After each element is processed, it is deleted from memory. This keeps memory usage
constant no matter how large the file is.
# Each element is processed then immediately cleared from memory
for _, elem in etree.iterparse(xml_file, events=("end",)):
process(elem)
elem.clear()
while elem.getprevious() is not None:
del elem.getparent()[0]
Without streaming, a 5 GB file would require 5 GB of RAM. With streaming, the same file uses only a small, fixed amount of memory.
Back-Pressure (Codebook Loader)¶
A queue sits between the parser and the database writer. If the database is writing slowly, the queue fills up. Once full, it pauses the parser until the writer catches up. This prevents memory from growing without limit when writing is slower than reading.
Think of it like a buffer at a car wash: if the wash bay is full, no more cars are admitted until one exits.
Batched Writes¶
Instead of writing one record to Neo4j at a time, ddigraph groups records into batches and
sends them all in a single query using Cypher's UNWIND clause:
UNWIND $batch AS props
MERGE (n:Sequence {fragment_id: props.fragment_id})
SET n += props
This reduces database round trips by 10–100x. Instead of 1,000 queries (one per record), there might be 10 queries (100 records each).
Async I/O¶
- Codebook loader — reads and writes at the same time using multiple concurrent writer tasks
- FragmentInstance loader — writes asynchronously while parsing proceeds in batches
Fault Tolerance¶
| Feature | What it means |
|---|---|
| Schema bootstrap is safe to repeat | Uses IF NOT EXISTS — running it twice won't break anything |
| Batch-level isolation | Each batch is its own transaction — a failure in one batch doesn't affect others |
MERGE semantics |
Retrying a failed batch won't create duplicate nodes |
| Retry with backoff | Temporary Neo4j errors are retried automatically with increasing wait times |
| Input validation | Bad configuration values are caught at startup, not mid-load |
Adding a Custom Backend¶
The loader sends data through a GraphWriteAdapter interface (a standard set of methods).
You can plug in any database by writing a class that implements this interface.
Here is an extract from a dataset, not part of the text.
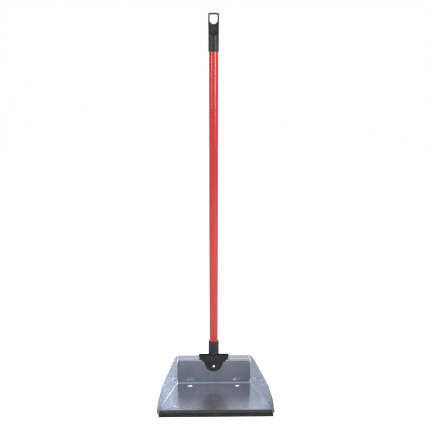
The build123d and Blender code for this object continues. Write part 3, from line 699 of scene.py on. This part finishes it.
def pan_flap(sheet, wall):
    """The back wall's free end: out to the corner, and round it as a flap lapped on the side."""
    hand = wall.hand
    start_x = BACK_HALF - FOLD / cos(SPLAY) + FOLD * tan(SPLAY)
    pick(sheet, lambda co: co.y > -NEAR and co.z > FOLD - NEAR
         and abs(co.x * hand - start_x) < NEAR)
    edge_x = BACK_HALF - SEAM
    draw_out([((edge_x - start_x) * hand, 0, 0)])
    for co in places(sheet, lambda co: abs(co.x * hand - edge_x) < NEAR and co.y > NEAR):
        pick(sheet, lambda other: (other - co).length < NEAR)
        move((-co.y * tan(SPLAY) * hand, 0, 0))
    pick(sheet, lambda co: abs(co.x * hand - edge_x) < NEAR and abs(co.y) < NEAR
         and FLAP_LOW - NEAR < co.z < FLAP_HIGH + NEAR)
    gap, radius, turn = SHEET + HEM_GAP, SHEET * 0.6, 90 - degrees(SPLAY)
    tangent = radius * tan(radians(turn / 2))
    draw_out([((SEAM + gap / cos(SPLAY) - tangent) * hand, 0, 0)])
    draw_out([(a * hand, -b, 0) for a, b in around(radius, turn, 4)])
    reached = gap * tan(SPLAY) + tangent
    stops = [reached, FLAP_REACH * 0.4, FLAP_REACH - FLAP_CORNER, FLAP_REACH]
    draw_out([tuple(wall.ahead * (b - a)) for a, b in zip(stops, stops[1:])])
    for height, shift in ((FLAP_LOW, FLAP_CORNER), (FLAP_HIGH, -FLAP_CORNER)):
        pick(sheet, lambda co: abs(wall.outward(co) - gap) < NEAR and abs(co.z - height) < NEAR
             and wall.along(co) > FLAP_REACH - NEAR)
        move((0, 0, shift))


def pan_corner(sheet, wall):
    """Close the small rounded corner where the two folds meet."""
    mesh = bmesh.from_edit_mesh(sheet.data)
    bpy.ops.mesh.select_mode(type="EDGE")
    for edge in mesh.edges:
        edge.select = edge.is_boundary and all(
            v.co.z < FOLD + NEAR and (v.co - wall.corner).length < 2 * FOLD for v in edge.verts)
    bmesh.update_edit_mesh(sheet.data)
    bpy.ops.mesh.edge_face_add()
    bpy.ops.mesh.select_mode(type="VERT")


def foot_depth(radius):
    """Depth of the pressed dish at a distance from its middle, with a soft rim."""
    floor_of_dish = FOOT_SPHERE - FOOT_DEPTH - (FOOT_SPHERE ** 2 - radius ** 2) ** 0.5
    softness = 0.33 * MM
    return softness * log(1 + exp(-floor_of_dish / softness))


def pan_foot(sheet, hand):
    """Cut the floor open round a foot, press a round dish from a ring and join it in."""
    middle = Vector((FOOT_X * hand, -FOOT_BACK, 0))
    mesh = bmesh.from_edit_mesh(sheet.data)
    bpy.ops.mesh.select_mode(type="FACE")
    for face in mesh.faces:
        face.select = min((v.co - middle).length for v in face.verts) < FOOT_PATCH
    bmesh.update_edit_mesh(sheet.data)
    bpy.ops.mesh.delete(type="FACE")
    bpy.ops.mesh.select_all(action="DESELECT")
    bpy.ops.mesh.select_mode(type="VERT")
    bpy.ops.mesh.primitive_circle_add(vertices=40, radius=FOOT_RINGS[0] * FOOT_RIM,
                                      location=middle)
    depth = 0.0
    for outer, inner in zip(FOOT_RINGS, FOOT_RINGS[1:]):
        bpy.ops.mesh.extrude_edges_move(TRANSFORM_OT_translate={"value": (0, 0, 0)})
        scale((inner / outer, inner / outer, 1), tuple(middle - Vector((0, 0, depth))))
        move((0, 0, depth - foot_depth(inner * FOOT_RIM)))
        depth = foot_depth(inner * FOOT_RIM)
    bpy.ops.mesh.edge_face_add()
    bpy.ops.mesh.poke()
    mesh = bmesh.from_edit_mesh(sheet.data)
    bpy.ops.mesh.select_all(action="DESELECT")
    bpy.ops.mesh.select_mode(type="EDGE")
    for edge in mesh.edges:
        edge.select = edge.is_boundary and all(
            abs(v.co.z) < NEAR and (v.co - middle).length < 3 * FOOT_PATCH for v in edge.verts)
    bmesh.update_edit_mesh(sheet.data)
    bpy.ops.mesh.bridge_edge_loops()
    bpy.ops.mesh.select_mode(type="VERT")


def pan_notch(sheet):
    """Opening in the band that the bracket's block passes through."""
    mesh = bmesh.from_edit_mesh(sheet.data)
    bpy.ops.mesh.select_mode(type="FACE")
    for face in mesh.faces:
        middle = face.calc_center_median()
        face.select = (abs(middle.x) < NOTCH_HALF and middle.z > BEND_HEIGHT - FOLD
                       and middle.y > -FOLD)
    bmesh.update_edit_mesh(sheet.data)
    bpy.ops.mesh.delete(type="FACE")
    bpy.ops.mesh.select_mode(type="VERT")


def face_inward(sheet):
    """Turn all faces to the inside of the pan, so that thickness grows outward."""
    bpy.ops.mesh.select_all(action="SELECT")
    bpy.ops.mesh.normals_make_consistent(inside=False)
    mesh = bmesh.from_edit_mesh(sheet.data)
    mesh.faces.ensure_lookup_table()
    floor_face = min(mesh.faces, key=lambda face: (face.calc_center_median()
                                                   - Vector((0, -FLOOR_DEPTH / 2, 0))).length)
    if floor_face.normal.z < 0:
        bpy.ops.mesh.flip_normals()


def pan_waves(sheet):
    """Slight unevenness of the flat stretches, as in any thin sheet."""
    swell = bpy.data.textures.new("swell", "CLOUDS")
    swell.noise_scale, swell.noise_depth = SWELL_LENGTH, 1
    flat = sheet.vertex_groups.new(name="flat")
    keep = 6 * MM
    chosen = [v.index for v in sheet.data.vertices
              if (abs(v.co.z) < NEAR and -FLOOR_DEPTH + 3 * keep < v.co.y < -FOLD - keep
                  and (v.co - Vector((FOOT_X, -FOOT_BACK, 0))).length > 2 * FOOT_PATCH
                  and (v.co - Vector((-FOOT_X, -FOOT_BACK, 0))).length > 2 * FOOT_PATCH)
              or (abs(v.co.y) < NEAR and FOLD + keep < v.co.z < BEND_HEIGHT - keep
                  and NOTCH_HALF < abs(v.co.x) < BACK_HALF - 2 * FOLD)
              or (v.co.z > FOLD + keep and -FLOOR_DEPTH * 0.8 < v.co.y < -2 * FOLD)]
    flat.add(chosen, 1.0, "REPLACE")
    apply(sheet, "DISPLACE", texture=swell, texture_coords="LOCAL", strength=SWELL,
          mid_level=0.5, vertex_group="flat")


def pan():
    """The folded sheet: floor, back with band and hem, sides with ears, flaps and feet."""
    sheet = pan_floor()
    pan_back(sheet)
    for hand in (1, -1):
        wall = Wall(hand)
        pan_side(sheet, wall)
        pan_ear(sheet, wall)
        pan_flap(sheet, wall)
        pan_corner(sheet, wall)
        pan_foot(sheet, hand)
    pan_notch(sheet)
    face_inward(sheet)
    done(sheet)
    pan_waves(sheet)
    apply(sheet, "SOLIDIFY", thickness=SHEET, offset=-1.0, use_even_offset=True)
    apply(sheet, "BEVEL", width=RIM_EASE, segments=2, limit_method="ANGLE",
          angle_limit=radians(60))
    sheet.location = (0, BACK_FOLD, FLOOR_TOP)
    alone(sheet)
    bpy.ops.object.transform_apply(location=True, rotation=True, scale=True)
    smooth(sheet, 35)
    return sheet


# Handle and moulded pieces ----------------------------------------------------

TUBE_RADIUS = 11.0 * MM
TUBE_WALL = 0.6 * MM
TUBE_LENGTH = 792.0 * MM
TUBE_SIDES = 96
TUBE_LEAN = 4.5
SEAM_RIDGE = 0.06 * MM    # where the film laps itself, down the back
LIP_BREAK = 1.0 * MM      # in front of the sheet's edge, where the lip's top leaf ends and the painted shade of the front faces begins
SHIELD_FACE = BACK_FOLD - 4.0 * MM
LEDGE = FLOOR_TOP + 72.0 * MM     # top of the shield, which the crest stands on
SOCKET_HALF = 13.4 * MM


def on_rim_or_crest(middle, normal):
    """Faces of the bracket's raised rim, and of the crest on each side of its socket, which take a
    darker copy of the plastic as painted shade.
    """
    rim = abs(middle.y - SHIELD_FACE) < 0.1 * MM and normal.y < -0.9
    return rim or (middle.z > LEDGE + 0.1 * MM and abs(middle.x) > SOCKET_HALF)


def tube():
    """Open tube with a faint lapped seam in its film and eased rims."""
    low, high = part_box("handle_tube")
    middle = (Vector(low) + Vector(high)) / 2
    bpy.ops.object.select_all(action="DESELECT")
    bpy.ops.mesh.primitive_cylinder_add(vertices=TUBE_SIDES, radius=TUBE_RADIUS, location=middle,
                                        depth=TUBE_LENGTH, end_fill_type="NOTHING",
                                        rotation=(radians(TUBE_LEAN), 0, 0))
    bpy.ops.object.transform_apply(location=True, rotation=True, scale=True)
    handle = start("handle_tube_film")
    lean = radians(TUBE_LEAN)
    back = Vector((0, cos(lean), sin(lean)))
    step = radians(360 / TUBE_SIDES)
    pick(handle, lambda co: abs(co.x) < TUBE_RADIUS * sin(step * 1.5)
         and (co - middle).dot(back) > 0)
    move(tuple(back * SEAM_RIDGE))
    done(handle)
    apply(handle, "SOLIDIFY", thickness=TUBE_WALL, offset=-1.0, use_even_offset=True)
    apply(handle, "BEVEL", width=RIM_EASE, segments=2, limit_method="ANGLE",
          angle_limit=radians(60))
    smooth(handle, 30)
    return handle


def eased(node, name, width, angle):
    """Copy of a CAD node's mesh, merged into clean faces, with its edges eased."""
    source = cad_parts[node]
    piece = source.copy()
    piece.data = source.data.copy()
    piece.name = piece.data.name = name
    bpy.context.collection.objects.link(piece)
    piece.parent = None
    piece.matrix_world = source.matrix_world
    alone(piece)
    bpy.ops.object.transform_apply(location=True, rotation=True, scale=True)
    bpy.ops.mesh.customdata_custom_splitnormals_clear()
    bpy.ops.object.mode_set(mode="EDIT")
    bpy.ops.mesh.select_all(action="SELECT")
    bpy.ops.mesh.remove_doubles(threshold=0.000005)
    bpy.ops.mesh.dissolve_limited(angle_limit=radians(0.3))
    done(piece)
    apply(piece, "BEVEL", width=width, segments=2, limit_method="ANGLE",
          angle_limit=radians(angle))
    smooth(piece, 35)
    return piece


# Putting it together ----------------------------------------------------------

def keep_cad(name, material):
    finish_with(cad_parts[name], material)


def second_finish(piece, material, wanted):
    """Give a second material to the faces whose middle and normal pass the test."""
    piece.data.materials.append(material)
    for face in piece.data.polygons:
        if wanted(face.center, face.normal):
            face.material_index = 1


def fit(piece, node, body, material):
    """Finish a piece and let it stand for its CAD node."""
    finish_with(piece, material)
    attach(piece, body)
    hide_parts(node)


camera()
studio()
BLACK = black_plastic("black_plastic", (0.010, 0.010, 0.013), (0.018, 0.018, 0.021), 0.34, 0.4)
# Darker, smoother copy of the black plastic: painted shade on the bracket's rim and crest.
BLACK_PAINTED_SHADE = black_plastic("smooth_black_plastic_painted_shade", (0.003, 0.003, 0.004), (0.005, 0.005, 0.006), 0.22,
                     0.15)
STEEL = rivet_steel()
fit(pan(), "pan_sheet", "pan", galvanised())
lip = eased("rubber_lip", "lip", 0.25 * MM, 25)
fit(lip, "rubber_lip", "pan",
    lip_rubber("lip_rubber", (0.014, 0.0135, 0.016), (0.024, 0.023, 0.027), 0.3))
# Faces in front of the leaf get a darker, less shiny copy of the rubber: painted shade on the ramp
# and front face.
second_finish(lip, lip_rubber("lip_rubber_painted_shade", (0.004, 0.004, 0.005), (0.009, 0.009, 0.010),
                              0.12), lambda middle, normal: middle.y < FRONT_EDGE - LIP_BREAK)
bracket = eased("socket_bracket", "bracket", 0.2 * MM, 40)
fit(bracket, "socket_bracket", "pan", BLACK)
# Rim and crest take the darker copy: painted shade.
second_finish(bracket, BLACK_PAINTED_SHADE, on_rim_or_crest)
fit(tube(), "handle_tube", "handle", red_enamel())
fit(eased("hanging_cap", "cap", 0.3 * MM, 40), "hanging_cap", "handle", BLACK)
keep_cad("bracket_rivet", STEEL)
keep_cad("rivet_washer", STEEL)
keep_cad("tube_foot_plug", grey_plastic())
See Custom Adapters for examples.
Adding Custom Node Types¶
To add your own node types or relationships:
- Extend
DDISchemainsrc/ddigraph/schema/definitions.py - Update the appropriate loader to extract the new XML elements
- Regenerate bootstrap queries from the schema
CI/CD¶
GitHub Actions runs Ruff (code style), mypy (type checking), and pytest (tests) on every push and pull request. This prevents regressions and keeps code quality consistent.